“Would you rather have a travel suit or cleats?”
The softball team gathered around softball coach Killian Kramer, and hands were thrown up for cleats but the travel suit won.
Sports at Stephens face challenges surviving among the sea of schools in the conference whose budget appear to be much greater.
“We’re just at the very bare minimum of what we need,” Deb Duren, athletic director said.
Right now, Kramer said the softball team is hitting balls off of one tee and two street cones.
“We don’t complain one bit,” Kramer said. “We are making it work.”
The budget currently provides the team with a field, which is taken care of by the city, uniforms, helmets, a small indoor batting cage it is with golf, a couple of old bats, a bucket of balls and newly purchased practice clothes.
The budget changes from sport to sport, depending on conference requirements, and the number of students on the team.
While students questioned whether the addition of soccer had affected the budgets of other sports, Duren likens such responses to bringing home a new baby.
“We had this new baby, we named it soccer, and now the college has a sport,” Duren said.
Duren said coaches are given a lump sum of money, and it is their responsibility to decide how that money is spent, splitting it among travel, equipment and food. The unwritten rule, however, is that Stephens’s athletics only travel out of state commercially.
Once transportation is arranged, Duren said, it is now the mandate to not overspend and the coaches have risen to that challenge.
“A lot of people think you need all of this equipment to play the game of softball, but in reality, you don’t need all that much,” Kramer said.
Kramer, coming to Stephens after coaching at Division I schools, admits the perks, such as contracts with Nike for apparel, have spoiled her.
She said Coach Lana Richmond at SEMO taught her a lot about budget, and she always tried her best to stay frugal, which helps as she continues her first year with the softball program.
Still, Kramer said having extra money in the budget would help a whole lot. More equipment could be purchased for on the field activities.
“I certainly feel our performance could be improved with access to better equipment,” said Brooke Warren, senior softball player. “I don’t think they would have to be that much bigger to have an impact by positively improving many sports programs on campus.”
Warren said she could see the obvious distinctions between Stephens’ athletic budgets compared to others in the conference.
“We have to do a considerable amount of fundraising just to have basic items like travel suits for the cold weather in the spring” Warren said. “Athletes are purchasing all of their own equipment including cleats, gloves, batting gloves.”
She said that at a majority of schools she knows such necessary items are provided for the athletes.
With the current budget, Kramer would like to purchase more bats for the team and a pitching mat for the pitchers. Fundraising will provide the team with travel suits.
“There are times when you need to raise a few eyebrows to get what you really want, and there are times with you should just feel fortunate enough to have a team,” Kramer said.

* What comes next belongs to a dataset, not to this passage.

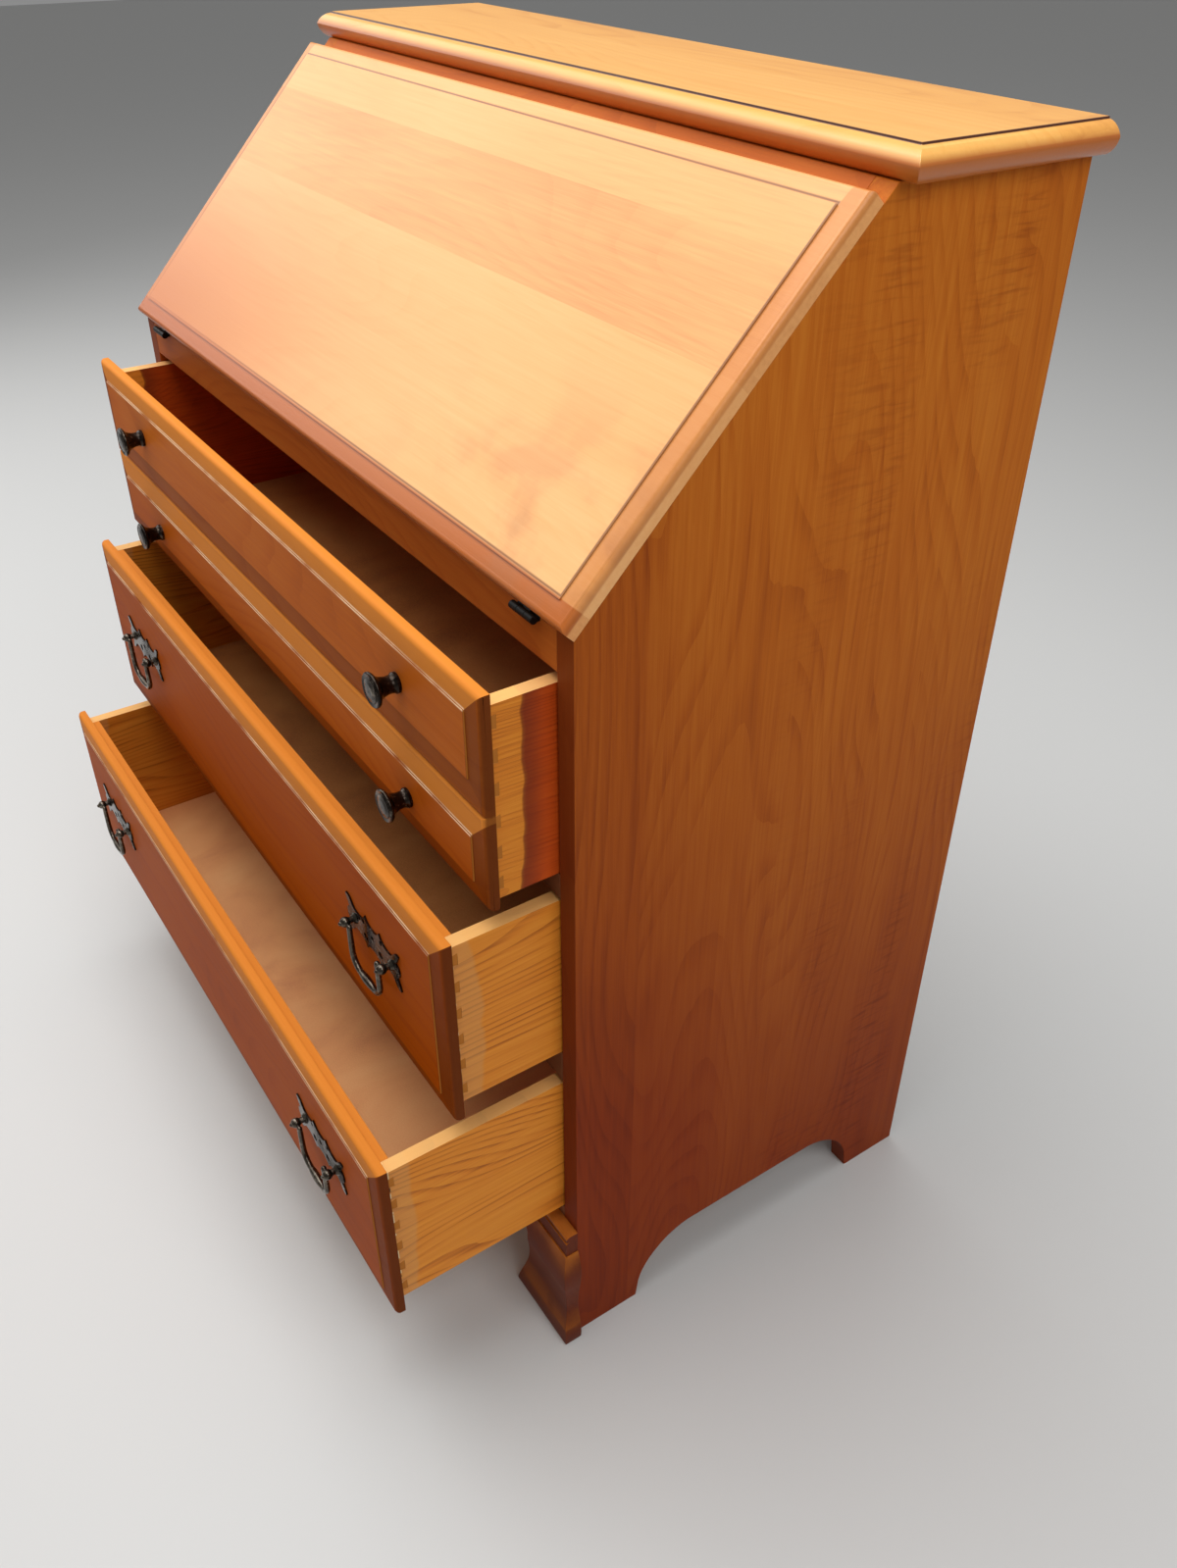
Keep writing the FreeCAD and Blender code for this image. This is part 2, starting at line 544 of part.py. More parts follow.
# ---------------------------------------------------------------- drawers
def drawer_front(name):
    """A lipped front: thumbnail bands round its field, or round two fields with a valley between."""
    low, high = "%s_low" % name, "%s_high" % name
    tall = "(%s - %s)" % (high, low)
    half = "(lip_width / 2)"
    inner_half = "(box_width / 2 - wall_thick)"
    front_side = swap(bend(drawer_edge("0", "+"), "-"))
    if name == "top":
        valley = "(valley_height - top_low)"
        below = reversed_edge(drawer_edge(valley, "-", "valley_band", "valley_drop")[1:])[:-1]
        above = drawer_edge(valley, "+", "valley_band", "valley_drop")[1:]
        front_side += swap(bend(below, "-")) + swap(bend(above, "-"))
    front_side += swap(bend(reversed_edge(drawer_edge(tall, "-")), "-"))
    block_low = "(%s_box - %s)" % (name, low)
    section = front_side + [
        ("lip_thick", "%s + box_height" % block_low), ("front_thick", "%s + box_height" % block_low),
        ("front_thick", block_low), ("lip_thick", block_low),
    ]
    long_part = padded(name + "_front_long", "YZ_Plane", section, "lip_width * 1.1", shift=False)
    left_edge = drawer_edge("-" + half, "+")
    right_edge = drawer_edge(half, "-")
    ends = bend(left_edge, "-") + bend(reversed_edge(right_edge), "-") + [
        (inner_half, "lip_thick"), (inner_half, "front_thick"), ("-" + inner_half, "front_thick"),
        ("-" + inner_half, "lip_thick"),
    ]
    cross_part = padded(name + "_front_cross", "XY_Plane", ends, "desk_height * 2", shift=False)
    blank = place(combine("Common", name + "_front_blank", long_part, cross_part),
                  ("0", "-lip_thick - %s_open" % name, low), False)
    pins = dovetail_pins(name, "left") + dovetail_pins(name, "right")
    return place(fused(name + "_drawer_front", [blank] + pins), ("0", "0", "0"))


def dovetail_pins(name, side):
    """The front's row of pins for one drawer side: wedges as deep as the side is thick, wider at the back."""
    low_x = "-box_width / 2" if side == "left" else "box_width / 2 - wall_thick"
    pins = []
    for index in range(int(value("pins"))):
        pin = doc.addObject("Part::Wedge", "%s_pin_%s_%d" % (name, side, index))
        sizes = {"Xmin": "0", "X2min": "0", "Xmax": "wall_thick", "X2max": "wall_thick", "Ymin": "0",
                 "Ymax": "pin_deep", "Zmin": "-pin_root / 2", "Zmax": "pin_root / 2",
                 "Z2min": "-pin_end / 2", "Z2max": "pin_end / 2"}
        for side_name, formula in sizes.items():
            pin.setExpression(side_name, bound(formula))
        height = "%s_box + box_height * %g / pins" % (name, index + 0.5)
        pins.append(place(pin, (low_x, "-%s_open" % name, height), False))
    return pins


def drawer_edge(edge, inward, band="drawer_band", drop="lip_drop"):
    """A drawer lip's moulded edge, with depth measured back from the field."""
    return [
        (edge, "lip_thick"), (edge, drop, "ROUND"), ("%s %s lip_round" % (edge, inward), "band_drop", "BAND"),
        ("%s %s %s" % (edge, inward, band), "quirk"), ("%s %s %s" % (edge, inward, band), "0"),
    ]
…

Warren said that though the team and athletes are fortunate for what they have and the continued opportunity to participate in collegiate athletics and receive scholarships, an increased budget could help accommodate the time each athlete spends practicing for their sport and attending games.
“Athletes are putting in a lot of hours, a lot of hard work and go through a lot of stress in an attempt to manage school, athletics and in many cases a job as well,” Warren said. “They should at least be afforded a budget that allows them to have the proper equipment and tools necessary to showcase all the work put in and represent the school well.”
Despite lack of funds Duren is continually proud of what the student athletes and coaches do with the little funding and the lack of top-flight facilities.
“I know they are hard times,” Duren said. “But some of the greatest times of my life are when I have a conversation about what great students our athletes are.”
Duren said the coaches recruit good student athletes, and she is proud of their academic achievements that many opponents can’t talk about.
She said Stephens athletes go out every day and play their heart out.
“It’s hard work,” Duren said. “But it’s all good.”